ISIS elements in Afghanistan and Pakistan may have already
coordinated additional attack plots in the U.S. Another would-be attacker in
the U.S., Mahin Khan, contacted a
member of the Pakistani Taliban in order to receive support for an attack on behalf of ISIS, according to
the FBI. Federal
authorities arrested Khan in July 2016. It is possible he actually contacted
the ISIS faction that split from the
Pakistani Taliban in October 2014. The Pakistani Taliban has previously
attempted to conduct
attacks in
the U.S., including a foiled 2010 car
bombing in
New York City.
ISIS is organizing new foreign fighter units in northern Afghanistan. Local
officials and residents in Jowzjan Province claimed
in early
November that ISIS foreign fighters from France, Sudan, Chechnya, Uzbekistan,
and Tajikistan are recruiting locals and training child suicide
bombers. ISIS likely began to recruit Taliban members in Jowzjan
in early 2015. ISIS’s growth in the province
accelerated after November 2015 when the Taliban kicked out Qari Hekmat, who
became a local ISIS commander. ISIS is also siphoning fighters from the pro-al
Qaeda Islamic Movement of Uzbekistan (IMU). An IMU faction pledged allegiance to
ISIS in August 2015. The IMU founder’s son, Abdul Malik, moved to Jowzjan in
February 2017 with “hundreds” of
fighters and their families in order to seize control from the Taliban. The Institute for the
Study of War warned the same month
that ISIS was on track to create a logistical hub to receive and train foreign
fighters as the group lost ground in Iraq and Syria. ISIS achieved full freedom
of movement in the province in early November by defeating Taliban
forces,
including reinforcements likely
deployed from southern Afghanistan. ISIS also compelled the local government to
relocate all
rural offices to the provincial capital. ISIS exploited overstretched security
forces in the province and regional Uzbek warlord Abdul Rashid Dostum’s exile
to Turkey. The growing presence of diverse foreign fighters indicates ISIS
seeks to create an external operations node for new waves of global attacks.

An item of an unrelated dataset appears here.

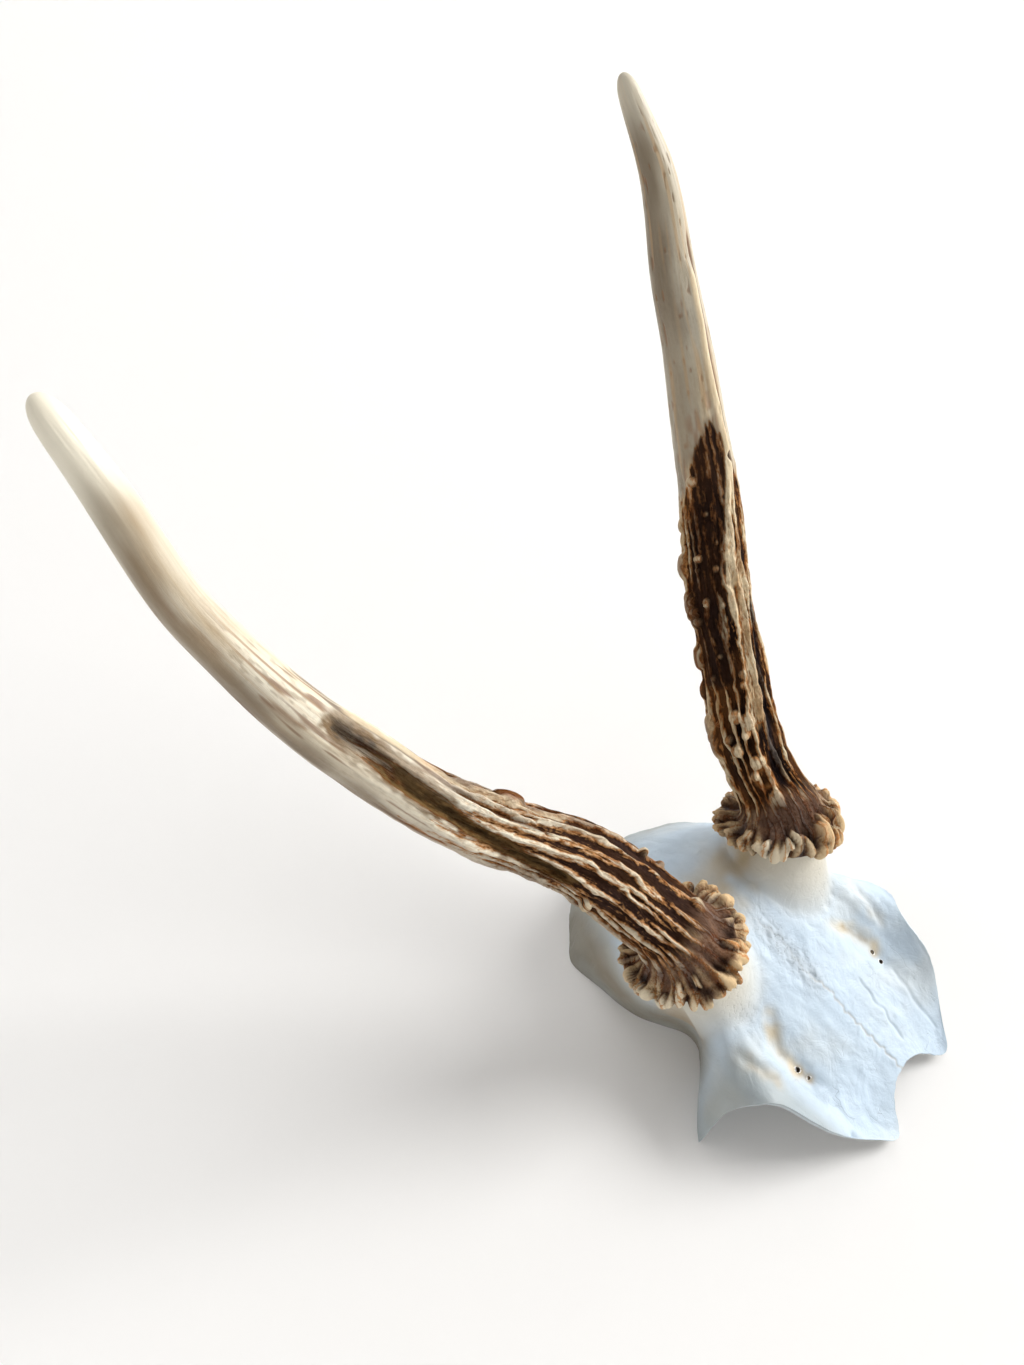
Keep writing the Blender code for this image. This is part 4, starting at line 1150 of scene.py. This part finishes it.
def add_light(name, place, size, energy, colour):
    light = bpy.data.lights.new(name, "AREA")
    light.size = size
    light.energy = energy
    light.color = colour
    lamp = add_object(name, light)
    lamp.location = place
    direction = Vector(LIGHT_TARGET) - Vector(place)
    lamp.rotation_euler = direction.to_track_quat("-Z", "Y").to_euler()


def make_lights():
    add_light("key", (2.75, -1.55, 1.85), 1.7, 140, (1.0, 0.985, 0.96))
    add_light("top", (1.2, 1.2, 3.0), 2.2, 22, (1, 1, 1))
    world = bpy.data.worlds.new("studio")
    world.use_nodes = True
    background = world.node_tree.nodes["Background"]
    background.inputs["Color"].default_value = WORLD_COLOUR
    background.inputs["Strength"].default_value = WORLD_STRENGTH
    bpy.context.scene.world = world


# Camera solved from the photograph: its place, and which way its right side and its top point
CAMERA_PLACE = (-0.1393, 0.0101 - ORIGIN_Y * MM, 0.2892)
CAMERA_RIGHT = (0.6329, -0.7739, 0.0216)
CAMERA_UP = (0.6021, 0.5095, 0.6147)
FOCAL_PIXELS = 1024.5
IMAGE_HEIGHT = 1365
SENSOR = 36.0


def make_camera():
    camera = bpy.data.cameras.new("camera")
    camera.sensor_width = SENSOR
    camera.lens = FOCAL_PIXELS / IMAGE_HEIGHT * SENSOR
    camera.clip_start = 0.01
    holder = add_object("camera", camera)
    right = Vector(CAMERA_RIGHT).normalized()
    up = (Vector(CAMERA_UP) - right * right.dot(Vector(CAMERA_UP))).normalized()
    back = right.cross(up)
    turn = Matrix((right, up, back)).transposed().to_4x4()
    holder.matrix_world = Matrix.Translation(CAMERA_PLACE) @ turn
    bpy.context.scene.camera = holder


def main():
    plate = make_plate()
    plate.data.materials.append(bone_material("bleached bone"))
    drill_foramina(plate)
    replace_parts(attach(plate, "root"), "skull_plate")
    horn = antler_material("antler")
    for antler in ANTLERS:
        thing, node = antler_surface(antler), antler.node
        thing.data.materials.append(horn)
        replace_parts(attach(thing, "root"), node)
    make_floor()
    make_lights()
    make_camera()
    bpy.context.scene.view_settings.view_transform = "Standard"


main()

A global network of ISIS external operations nodes will pose new
challenges for the U.S.-led anti-ISIS coalition. U.S. special
operations forces are at risk of overstretch. ISIS is still planning
attacks
from Syria despite its loss of Raqqa. The U.S. has already increased anti-ISIS
operations in Yemen and Somalia to
keep pace with ISIS growth. ISIS is generating new global attack capability in Afghanistan
while regenerating lost capability in Libya, meanwhile. The
U.S. military cannot deploy enough personnel and resources to destroy every new
attack cell ISIS generates. The
U.S. must start to deny ISIS its non-military sources of
strength such as the perception in many Sunni communities that ISIS is a
“defender” of Sunni populations. American strategy thus far has instead appeared to
legitimize ISIS by aligning the U.S. with the Bashar al Assad regime in Syria,
Russia, and Iran. These forces are committing systematic abuses against Sunni
populations in Syria that likely amount to crimes against
humanity.
This violence drives recruits to ISIS and in part provides rationalization for
ISIS attacks against Western populations. An immediate, fundamental change in
America’s strategic approach to securing the homeland is necessary in order to
prevent the next Paris attack from happening here at home.